Admitindo que “o Conselho está no seu direito de não seguir o parecer do painel de seleção independente”, os Liberais sustentam que, a confirmar-se as notícias divulgadas por vários órgãos de comunicação social, “tal é inaceitável neste caso e estabelece um precedente alarmante”.

“Em nome do Grupo Renovar a Europa, pedimos que clarifiquem publicamente se houve ou não interferência política nesta nomeação e, além disso, se toda a restante informação fornecida sobre este candidato foi verificada como sendo correta”, lê-se na carta.

Considerando que “é vital que sejam dadas imediatamente clarificações sobre esta nomeação”, o líder do Renovar a Europa adverte então que, se tal não suceder, o grupo “vai pedir um debate sobre esta matéria durante a próxima sessão plenária do Parlamento Europeu”, agendada para a próxima semana, e “não descarta solicitar também um inquérito independente”.

A ministra da Justiça, Francisca van Dunem, tem estado no centro de uma polémica depois da divulgação de uma carta enviada para a União Europeia, em novembro de 2019, na qual o Governo apresentou dados errados sobre o magistrado José Guerra, o procurador que elegeu para a nova Procuradoria Europeia, após seleção do Conselho Superior do Ministério Público, mas depois de um comité europeu de peritos ter considerado Ana Carla Almeida a melhor candidata para o cargo.

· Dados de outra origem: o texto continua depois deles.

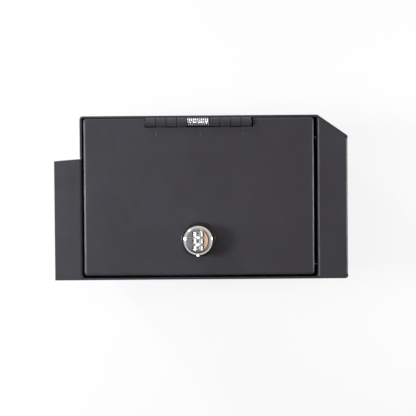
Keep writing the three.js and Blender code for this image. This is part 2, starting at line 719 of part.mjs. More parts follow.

Os erros no currículo já deram origem à saída do diretor-geral da Política da Justiça, Miguel Romão, que após ter apresentado a demissão afirmou que a informação com lapsos sobre José Guerra foi "preparada na sequência de instruções recebidas" e o seu teor era do conhecimento do gabinete da ministra da Justiça.

Na quinta-feira, dirigindo-se à Assembleia da República, a ministra da Justiça considerou que tem condições para continuar no cargo, apesar dos erros contidos na carta do Governo a fundamentar a escolha de José Guerra para procurador europeu, e que tiveram repercussões internacionais.

“Entendo que tenho condições para continuar, pese embora admita que houve erros que foram cometidos e tiveram repercussões internacionais”, afirmou Francisca van Dunem, tendo admitido aos deputados que não reviu a fundamentação contida na carta, presumindo que correspondia às informações que tinha dado à Direção-geral de Política de Justiça.

Na nota do Governo a fundamentar a escolha de José Guerra para o lugar de procurador europeu nacional, este magistrado é identificado como sendo "procurador-geral-adjunto", categoria que não tem, sendo apenas procurador da República e como tendo participado "na liderança investigatória e acusatória" no processo UGT, o que também não é verdade, porque foi o magistrado escolhido pelo MP para fazer o julgamento e não a acusação.

Também na quinta-feira, o grupo do Partido Popular Europeu (PPE) no Parlamento Europeu exortou a presidente da Comissão Europeia a intervir no caso da nomeação do magistrado português para a Procuradoria Europeia, considerando que as irregularidades são “particularmente preocupantes” quando Portugal preside ao Conselho da UE e caberá a van Dunem presidir aos Conselhos de ministros da Justiça dos 27.